Despite losing the toss again, bringing to 10 the number of games played by England’s men in all formats this calendar year without a single successful coin-flip, England’s day had started promisingly enough. Dawid Malan was dismissed in the third over but Moeen Ali was promoted to keep a left-hander at the crease, and to allow the 35-year-old – unlike in the first game – to face spin in the middle overs, his particular predilection. At the end of the powerplay England were 50-1, and the innings was ripe with promise.

At this point Bangladesh started harvesting wickets; it took eleven overs for the tourists to double their score, and by then they had lost six. There was one in each of the first three overs after the powerplay. Phil Salt was the next to go, backing away to give himself room to slap a Shakib Al Hasan delivery straight back to the bowler at undroppable height. His innings of 25 off 19 was decent enough – no other Englishman managed more than a run a ball – and featured one excellent six off Mustafizur, but it was the third successive match in which he has scored more than 20 but fewer than 40. His has been a tour of starts and stops, the two of them never very far apart, and with one match to go Salt carries an average of 23.4, a strike rate of 103.5, and a general air of regret.

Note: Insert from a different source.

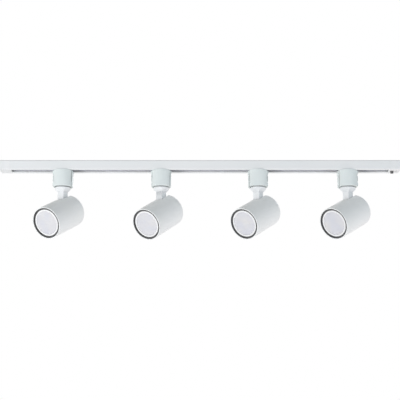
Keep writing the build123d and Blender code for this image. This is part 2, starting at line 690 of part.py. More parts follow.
def make_lamp_body(n):
    half = PIN_SPACING / 2
    taper_middle = (
        (BASE_SHOULDER_R + LAMP_R) / 2 + TAPER_BULGE,
        LAMP_FRONT - TAPER_LENGTH / 2 - TAPER_SAG,
    )
    lens_seat = LAMP_FRONT - LENS_DOME - LENS_THICKNESS
    with BuildPart() as body:
        with BuildSketch(along_beam(n)):
            with BuildLine():
                Polyline(
                    (0, LAMP_REAR),
                    (BASE_R, LAMP_REAR),
                    (BASE_R, LAMP_REAR + BASE_LENGTH),
                    (BASE_SHOULDER_R, LAMP_FRONT - TAPER_LENGTH),
                )
                ThreePointArc(
                    (BASE_SHOULDER_R, LAMP_FRONT - TAPER_LENGTH),
                    taper_middle,
                    (LAMP_R, LAMP_FRONT - LAMP_RIM),
                )
                Polyline(
                    (LAMP_R, LAMP_FRONT - LAMP_RIM),
                    (LAMP_R, LAMP_FRONT - LAMP_BEVEL),
                    (LAMP_R - LAMP_BEVEL, LAMP_FRONT),
                    (LENS_R + LENS_GROOVE, LAMP_FRONT),
                    (LENS_R, LAMP_FRONT - LENS_GROOVE),
                    (LENS_R, lens_seat),
                    (CUP_R, lens_seat),
                    (CUP_R - CUP_SLOPE, LAMP_FRONT - CUP_DEPTH),
                    (0, LAMP_FRONT - CUP_DEPTH),
                    (0, LAMP_REAR),
                )
            make_face()
        revolve(axis=housing_axis(n))
        with BuildSketch(across_beam(n, LAMP_REAR)):
            with Locations((-half, 0), (half, 0)):
                Circle(PIN_R)
        extrude(amount=-PIN_LENGTH)
        with BuildSketch(across_beam(n, LAMP_REAR - PIN_LENGTH)):
            with Locations((-half, 0), (half, 0)):
                Circle(PIN_HEAD_R)
        extrude(amount=PIN_HEAD)
    save(body, f"lamp_body_{n + 1}")


def make_lamp_lens(n):
    lens_rear = LAMP_FRONT - LENS_DOME - LENS_THICKNESS
    lens_edge = LAMP_FRONT - LENS_DOME
    dome_r = (LENS_R**2 + LENS_DOME**2) / (2 * LENS_DOME)
    middle_drop = dome_r - sqrt(dome_r**2 - LENS_R**2 / 4)
    with BuildPart() as lens:
        with BuildSketch(along_beam(n)):
            with BuildLine():
                Polyline(
                    (0, LAMP_FRONT),
                    (0, lens_rear),
                    (LENS_R, lens_rear),
                    (LENS_R, lens_edge),
                )
                ThreePointArc(
                    (LENS_R, lens_edge),
                    (LENS_R / 2, LAMP_FRONT - middle_drop),
                    (0, LAMP_FRONT),
                )
            make_face()
        revolve(axis=housing_axis(n))
    save(lens, f"lamp_lens_{n + 1}")


def make_lamp_retainer(n):
    inner_r = LAMP_R + RETAINER_FIT
    rear = RETAINER_FRONT - RETAINER_DEPTH
    face = RETAINER_FRONT - RETAINER_RECESS
    with BuildPart() as retainer:
        with BuildSketch(along_beam(n)):
            with BuildLine():
                Polyline(
                    (inner_r, rear),
                    (HOUSING_INNER_R, rear),
                    (HOUSING_INNER_R, RETAINER_FRONT),
                    (HOUSING_INNER_R - RETAINER_SLEEVE, RETAINER_FRONT),
                    (HOUSING_INNER_R - RETAINER_SLEEVE, face),
                    (inner_r, face),
                    close=True,
                )
            make_face()
        revolve(axis=housing_axis(n))
    save(retainer, f"lamp_retainer_{n + 1}")


for n in range(len(ADAPTER_X)):
    make_adapter_casing(n)
    make_contact_carrier(n)
    make_contact_blades(n)
    make_latch_tabs(n)
    make_swivel_arm(n)
    make_swivel_nut(n)
    make_housing(n)
    make_hinge_bracket(n)
    make_hinge_screw(n)
    make_lampholder(n)
    make_lamp_body(n)
    make_lamp_lens(n)
    make_lamp_retainer(n)
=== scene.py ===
"""The looks of a ceiling track with four spotlights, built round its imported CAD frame.

Blender works in metres in the row frame. The pieces are drawn in millimetres in a local frame
and placed by a matrix that also scales them.
"""
import json
from math import atan2, cos, pi, radians, sin, sqrt, tan

import bmesh
import bpy
from mathutils import Matrix, Vector

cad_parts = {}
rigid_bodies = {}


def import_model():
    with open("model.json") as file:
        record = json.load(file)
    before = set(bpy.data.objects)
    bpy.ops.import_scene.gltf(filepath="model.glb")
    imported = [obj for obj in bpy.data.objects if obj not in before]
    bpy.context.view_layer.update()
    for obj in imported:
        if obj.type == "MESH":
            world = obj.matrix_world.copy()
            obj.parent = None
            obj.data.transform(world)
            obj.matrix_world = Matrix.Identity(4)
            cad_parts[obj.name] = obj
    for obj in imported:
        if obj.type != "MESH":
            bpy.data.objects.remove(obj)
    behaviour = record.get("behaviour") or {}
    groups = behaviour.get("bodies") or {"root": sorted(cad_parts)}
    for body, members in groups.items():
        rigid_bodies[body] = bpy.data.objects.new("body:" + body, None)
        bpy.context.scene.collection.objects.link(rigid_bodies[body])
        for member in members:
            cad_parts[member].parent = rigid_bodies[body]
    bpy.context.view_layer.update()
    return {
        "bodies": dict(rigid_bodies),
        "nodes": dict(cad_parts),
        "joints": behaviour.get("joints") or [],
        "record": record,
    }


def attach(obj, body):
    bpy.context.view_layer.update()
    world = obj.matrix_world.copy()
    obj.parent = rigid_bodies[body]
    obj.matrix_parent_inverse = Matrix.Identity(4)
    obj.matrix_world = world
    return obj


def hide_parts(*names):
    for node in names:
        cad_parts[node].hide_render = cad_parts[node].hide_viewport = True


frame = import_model()

MM = 0.001
HEADS = sum(name.startswith("head_") for name in frame["bodies"])
UP = Vector((0, 0, 1))

# ---------------------------------------------------------------- driving dimensions, mm
SEGMENTS = 144  # round a turned piece
BORE_SEGMENTS = 64
PIN_SEGMENTS = 40
SOFT_ANGLE = radians(38)  # edges sharper than this are rounded over
FLAT_ANGLE = radians(0.5)  # faces closer to one plane than this are joined
WELD = 0.001  # points closer than this are one
TINY = 1e-6  # a radius below this is a point on the axis

HOUSING_WALL = 1.5
HOUSING_ROUND = 2.0  # the rear edge
HOUSING_EDGE = 0.3  # the slot's edges
RIM_ROUND = 0.55
SLOT_ROUND = 1.0
SLOT_FIT = 0.6
CUT_MARGIN = 3.0  # how far a cut runs on outside the piece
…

Bangladesh’s Shakib Al Hasan celebrates after taking the wicket of England’s Phil Salt
Bangladesh’s Shakib Al Hasan celebrates after taking the wicket of England’s Phil Salt. Photograph: Adnan Abidi/Reuters

In the following over Hasan Mahmud’s excellent yorker beat Jos Buttler’s defences, in the next Moeen swept Mehidy straight to the fielder at deep midwicket, and from there England recalibrated to survival mode. Ben Duckett and Sam Curran played cannily to survive together for five overs, a period of stability that ended with the outbreak of chaos, which continued until the innings came to an end with an over of three runs and three wickets, two of them run-outs.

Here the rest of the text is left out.